**Dataset section**
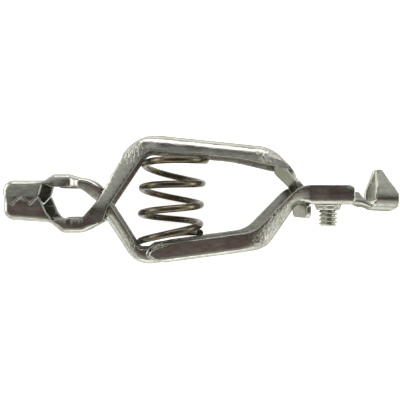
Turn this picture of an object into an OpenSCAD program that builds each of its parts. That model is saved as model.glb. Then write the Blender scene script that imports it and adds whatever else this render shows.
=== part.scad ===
// Spring-loaded test clip for a battery or cable terminal.
// Two pressed-steel channel arms cross behind the jaws and hook into each other at the tail.
// A coil spring between the handles holds the toothed jaws shut.
// The clip lies on its side: X runs from the jaws to the cable ears, Y across the handles
// and Z through the width of the clip. Z = 0 is the lowest point of the spring's coils.

/* [Sheet metal] */
// Thickness of the pressed sheet
sheet_t = 0.9; // [0.8:0.05:1]
// Width over the walls of the jaws, the handles and the tail
arm_w = 8.8; // [8.6:0.1:9.2]
// Gap at each side where one arm passes inside the other
side_play = 0.3; // [0.25:0.05:0.35]

/* [Jaws] */
// Distance between two teeth of one jaw
tooth_pitch = 2.9; // [2.7:0.1:3]
// Height of the teeth
tooth_h = 1.55; // [1.2:0.05:1.7]
// Gap between the closed jaws
jaw_gap = 0.3; // [0.2:0.05:0.4]

/* [Hinge] */
// Distance of the hook that the upper arm turns on from the middle of the length
hinge_x = 18.15; // [18:0.05:18.3]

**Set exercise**
Recopy all the lines exactly as they appear.

**Complete output**
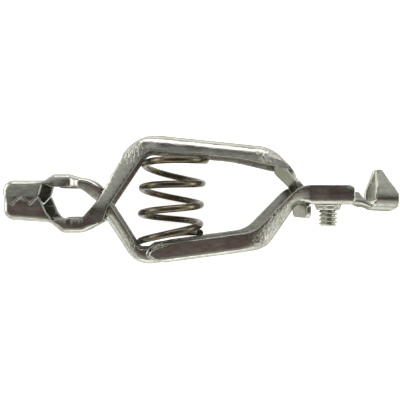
Turn this picture of an object into an OpenSCAD program that builds each of its parts. That model is saved as model.glb. Then write the Blender scene script that imports it and adds whatever else this render shows.
=== part.scad ===
// Spring-loaded test clip for a battery or cable terminal.
// Two pressed-steel channel arms cross behind the jaws and hook into each other at the tail.
// A coil spring between the handles holds the toothed jaws shut.
// The clip lies on its side: X runs from the jaws to the cable ears, Y across the handles
// and Z through the width of the clip. Z = 0 is the lowest point of the spring's coils.

/* [Sheet metal] */
// Thickness of the pressed sheet
sheet_t = 0.9; // [0.8:0.05:1]
// Width over the walls of the jaws, the handles and the tail
arm_w = 8.8; // [8.6:0.1:9.2]
// Gap at each side where one arm passes inside the other
side_play = 0.3; // [0.25:0.05:0.35]

/* [Jaws] */
// Distance between two teeth of one jaw
tooth_pitch = 2.9; // [2.7:0.1:3]
// Height of the teeth
tooth_h = 1.55; // [1.2:0.05:1.7]
// Gap between the closed jaws
jaw_gap = 0.3; // [0.2:0.05:0.4]

/* [Hinge] */
// Distance of the hook that the upper arm turns on from the middle of the length
hinge_x = 18.15; // [18:0.05:18.3]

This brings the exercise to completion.